Yes I don’t like electronic voting. There should be a paper record, so why not use paper in the beginning? As far as counting votes is concerned, I’d like to see about 100 votes in an envelope, counted independently by at least two different people, and they keep counting that envelope until all the counters agree. Sort of like the punch and verfiy for punch cards, if anyone is old enough to remember them!
I have seen video of people counting national election votes and their methods look just horrible.
Of course for the Labour leaders’ vote, any result that doesn’t say Cunliffe/Ardern is clearly stupid and would be an indication that the voters don’t want Labour to win the next election.
(Assuming that David Cunliffe gets more practice in speech making)
Good to see they are stopping off in the West Coast
Does anyone know what kind of format the meetings will be. Is it just a straight three prepared speeches and then the patsy questions or what?
Don’t worry on that score Ron. Unlike their pliant and brainwashed counterparts in National, Labour members don’t do “patsy” at all well. I’m talking about the members here – not the pollies. That’s why Labour conferences and meetings like the up and coming leadership meetings are so much more interesting – even fun.
Great turnout today at the Manukau Convention Centre …… heaps of support for Shane Jones from the brown folks! The people I spoke to were behind Jonesee all the way.
Are they choosing who they like or who will help Labour win?
https://www.ipredict.co.nz/app.php?do=browse&cat=706
Cunliffe 79.1%
Robertson 20.9%
Jones 0.3%
It’s exactly as the bet says – who will be the next Labour Leader.

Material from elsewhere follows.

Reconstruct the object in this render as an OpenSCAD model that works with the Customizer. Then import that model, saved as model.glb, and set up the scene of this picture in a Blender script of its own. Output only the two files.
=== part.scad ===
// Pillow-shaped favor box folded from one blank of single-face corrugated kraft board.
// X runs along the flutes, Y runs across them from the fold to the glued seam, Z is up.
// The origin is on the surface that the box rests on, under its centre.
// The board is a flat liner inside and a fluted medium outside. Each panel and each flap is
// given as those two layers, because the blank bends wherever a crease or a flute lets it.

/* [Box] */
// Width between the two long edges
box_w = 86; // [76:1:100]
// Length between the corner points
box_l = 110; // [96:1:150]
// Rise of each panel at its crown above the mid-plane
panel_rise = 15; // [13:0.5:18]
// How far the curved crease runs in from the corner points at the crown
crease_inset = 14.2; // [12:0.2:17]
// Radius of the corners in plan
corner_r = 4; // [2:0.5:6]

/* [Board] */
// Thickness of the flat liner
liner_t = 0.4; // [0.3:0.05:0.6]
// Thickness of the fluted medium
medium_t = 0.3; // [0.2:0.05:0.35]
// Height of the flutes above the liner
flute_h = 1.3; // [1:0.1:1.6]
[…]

I’m talking about what the people at Manukau Convention Centre are thinking.
Ahhh. Sorry. I think the answer is that Takere is just FoS.
“FoS”?
What does that stand for?
Forgive my ignorance.
Anyway, I have the impression that “Takere” is just Jones’ astroturf, if not a sock puppet, or considering a recent misogynist outburst about “women’s problems” (‘cos women don’t vote, I suppose), a moron.
Robertson… if he’s endorsed by the likes of Hoots now that even they see that Jones is a non-contender, then that’s surely a mark against him. Unfortunately, I think that he’s so blinded by his own ego, he’ll take that as a sign that he can “seize the middle” – you know, those half dozen soft Nat votes that somehow matter more than the 800, 000 roof painters.
Full of shit.
Ah, of course. I was thinking “In the terminal stages of testosterone poisoning”.

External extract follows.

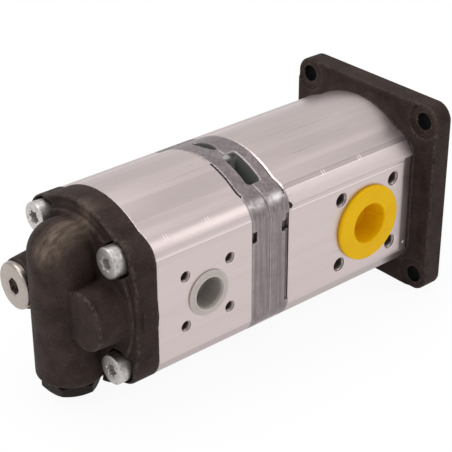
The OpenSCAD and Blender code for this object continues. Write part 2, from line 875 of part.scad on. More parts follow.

Ahhh yes I made that up on the spot, sorry for the confusion…
Thats not very nice CV ….. been a bully and abusive is allowed for some ….. different rules for different folks. Hmmm that sounds familiar?
2 people?…and.”….the brown folks”?..sounds like “the coloured folks”.

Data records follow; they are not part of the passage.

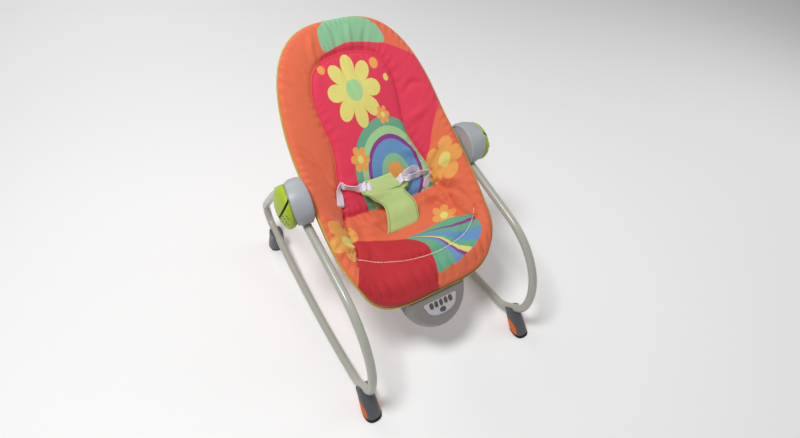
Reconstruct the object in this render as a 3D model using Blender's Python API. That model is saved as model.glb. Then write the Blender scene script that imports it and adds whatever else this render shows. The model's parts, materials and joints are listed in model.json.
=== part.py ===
"""A baby rocking chair: two bent tube side frames on turnable feet, joined by a padded seat that tilts on two hubs.

Metres, +Z up, the front of the chair faces -Y, and the origin is on the floor under the middle of the whole chair.
Left means -X, the side seen on the left from the front. Shapes are made with y and z counted from the axis of the
hubs, and an empty then moves and turns them to their place over the origin.
"""

import math

import bmesh
import bpy
import numpy as np
from mathutils import Matrix, Vector

# Driving sizes of the whole chair
PAD_HALF_WIDTH = 0.188
RAIL_CLEAR_OF_FLOOR = 0.00296
CHAIR_PITCH_DEG = 5.9
HUB_OFFSET_Y = 0.0389
CLEARANCE = 0.0003
RUNNING_GAP = 0.0005
SIDES = (("left", -1), ("right", 1))

# Side frame tube, bent as one closed loop from hub to hub
FRAME_TUBE_R = 0.0095
FRAME_X = PAD_HALF_WIDTH + 0.0215
FRAME_DROP = 0.0322
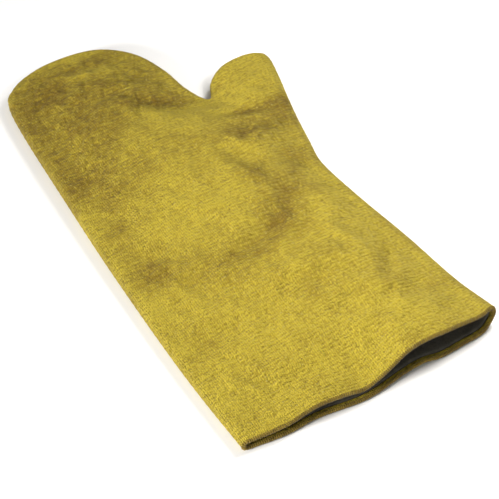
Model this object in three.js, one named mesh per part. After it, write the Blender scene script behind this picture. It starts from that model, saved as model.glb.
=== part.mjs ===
import * as THREE from "three";
import { mergeVertices } from "three/addons/utils/BufferGeometryUtils.js";

// A long heat mitten lying on its palm, in millimetres: +X is the thumb's side, +Y the
// fingertips, +Z up. Its cuff edge faces -Y. The origin is the middle of its footprint.

// Layers of cloth, outside to inside
const clothThick = 2.2;
const liningThick = 1.2;
const hemThick = 4.6;
const pieceGap = 0.3;

// Cuff
const cuffY = -190;
const hemDepth = 9;
const hemBackY = cuffY + hemDepth;
const clothStartY = hemBackY + pieceGap;
// Up to this far from the cuff its sides are cut square across, then less and less
const squareReach = 20;
const squareFade = 60;

// How far inside its edge the cloth takes to reach its full height
const riseRun = 14;

// The outline seen from above, from the cuff's left corner round the fingertips, the
// crotch and the thumb to the cuff's right corner. roll is the radius of the side there.
const outline = [
  { x: -101, y: -190, roll: 5 },
  { x: -103, y: -115, roll: 5 },
  { x: -101, y: -20, roll: 5.5 },
  { x: -97, y: 60, roll: 6 },
  { x: -92.5, y: 130, roll: 5.5 },
  { x: -88, y: 163, roll: 5.2, mark: "tipLeft" },
  { x: -80, y: 174, roll: 5.2 },
  { x: -67, y: 182, roll: 5.2 },
  { x: -46, y: 187, roll: 5.5 },
  { x: -19, y: 185.5, roll: 6 },
  { x: 1, y: 178, roll: 6 },
  { x: 18, y: 160, roll: 6, mark: "tipRight" },
  { x: 27, y: 134, roll: 6 },
  { x: 30.5, y: 109, roll: 6 },
  { x: 38.5, y: 91.5, roll: 5.5, mark: "crotch" },
  { x: 48, y: 106, roll: 6 },
  { x: 62, y: 115.5, roll: 7, mark: "thumbLeft" },
  { x: 80, y: 118.5, roll: 7 },
  { x: 93, y: 115.5, roll: 7 },
  { x: 99.5, y: 107, roll: 7, mark: "thumbRight" },
  { x: 94.5, y: 84, roll: 8 },
  { x: 83.5, y: 46, roll: 8.5 },
  { x: 75.5, y: 12, roll: 8.5, mark: "wrist" },
  { x: 71, y: -12, roll: 8.5 },
  { x: 74, y: -52, roll: 9 },
  { x: 80.5, y: -100, roll: 9 },
  { x: 85, y: -150, roll: 9.6 },
  { x: 90.5, y: -190, roll: 11.5 },
];

// Height of the upper side above the floor, one row for each cross-section, at five
// stations across it
const stations = [-80, -40, 0, 40, 80];
const sections = [
  { y: -190, outer: 12, outerMid: 15, middle: 18, innerMid: 28.5, inner: 28 },
  { y: -140, outer: 15, outerMid: 18, middle: 22, innerMid: 28, inner: 26 },
  { y: -80, outer: 17, outerMid: 21, middle: 25, innerMid: 28, inner: 25 },
  { y: -10, outer: 18, outerMid: 24, middle: 26, innerMid: 27, inner: 23 },
  { y: 50, outer: 18, outerMid: 24, middle: 26, innerMid: 25, inner: 23 },
  { y: 100, outer: 17, outerMid: 22, middle: 22, innerMid: 20, inner: 22 },
  { y: 150, outer: 14, outerMid: 19, middle: 18, innerMid: 17, inner: 20 },
  { y: 190, outer: 12, outerMid: 15, middle: 14, innerMid: 14, inner: 14 },
];

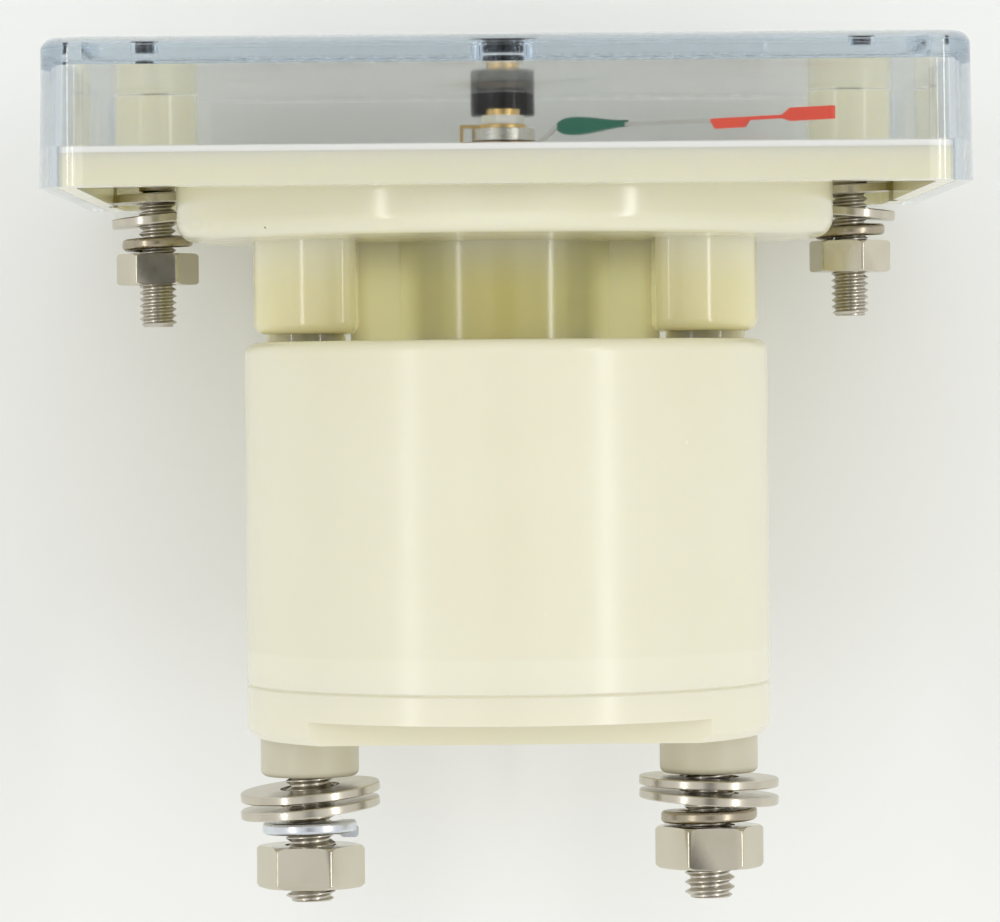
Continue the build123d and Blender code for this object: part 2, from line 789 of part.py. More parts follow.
for name, sign in (("core_spacer_upper", 1), ("core_spacer_lower", -1)):
    with BuildPart() as core_spacer:
        with BuildSketch(facing_front(core_end - spacer_inset)):
            with Locations((0, pivot_z)):
                Circle(yoke_inner_radius)
                Circle(core_radius, mode=Mode.SUBTRACT)
            with Locations((0, pivot_z + sign * yoke_inner_radius / 2)):
                Rectangle(2 * spacer_half_width, yoke_inner_radius, mode=Mode.INTERSECT)
        extrude(amount=core_length - 2 * spacer_inset)
    save(core_spacer.part, name)

# Movement frame: a ring on the yoke with an ear and a screw on each side
with BuildPart() as movement_frame:
    with BuildSketch(facing_front(core_front)):
        with Locations((0, pivot_z)):
            Circle(yoke_outer_radius)
        with Locations(frame_screw_spots):
            Circle(frame_ear_radius)
        with Locations((0, pivot_z)):
            Rectangle(2 * frame_ear_x, 2 * frame_ear_radius)
            Circle(frame_inner_radius, mode=Mode.SUBTRACT)
        with Locations(frame_screw_spots):
            Circle(small_screw_radius + thread_play, mode=Mode.SUBTRACT)
    extrude(amount=frame_thickness)
save(movement_frame.part, "movement_frame")

# Front bridge: a cock whose foot stands on the frame below the axis
bridge_rear = bridge_front + bridge_thickness
with BuildPart() as front_bridge:
    with BuildSketch(facing_front(bridge_rear)):
        with Locations((0, pivot_z)):
            Circle(bridge_width / 2)
        with Locations((0, pivot_z - bridge_leg_outer / 2)):
            Rectangle(bridge_width, bridge_leg_outer)
    extrude(amount=bridge_thickness)
    fillet(front_bridge.edges().filter_by(Axis.X).group_by(Axis.Y)[0], bridge_edge_radius)
    with BuildSketch(facing_front(frame_front)):
        with Locations((0, pivot_z - (bridge_leg_inner + bridge_leg_outer) / 2)):
            Rectangle(bridge_width, bridge_leg_outer - bridge_leg_inner)
    extrude(amount=frame_front - bridge_rear)
    with BuildSketch(facing_front(bridge_rear)):
        with Locations((0, pivot_z)):
            Circle(jewel_screw_radius + thread_play)
    extrude(amount=bridge_thickness, mode=Mode.SUBTRACT)
save(front_bridge.part, "front_bridge")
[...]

Now where have I heard that before?
Rodel. More like 3000 PI’s & maori and palagi too ….
Nz post is laying off workers and sponsorjng the black caps…
I too dont like electronic voting. A number of reasons including the ongoing assumption everyone has a computer at home and everyobe is computer literate.
Gcsb sis powers etc… influence of usa and we should trust the security of online voting???
why do people think the days of the cia influencing foreign elections is gone?
I think that ballot box voting is probably easier to rig than electronic voting. After doing electoral work for many elections and seeing some things like lost ballot boxes etc I think that a properly designed electronic system is way more secure
How can you tell?
A lost ballot box might mean you lose a hundred votes at a booth.
A fucked computer system might mean every vote cast across the country is suspect.
Why build that scale of fragility into the system?
Remember the Florida voting machines and how Bush got re-elected? And a machine that started off with -4000 votes for one candidate!
Think how different the world would have been without Bush.
I think I remember it a little better than you do.
The problem with Florida was really in 2000, when Bush was first elected and not in 2004 when he was, in your words, “re-elected”.
It was also a problem with mechanical, rather than electronic, machines which left “hanging chads”.
Florida in 2004 didn’t have any more problems that any other state and wasn’t a particularly controversial result.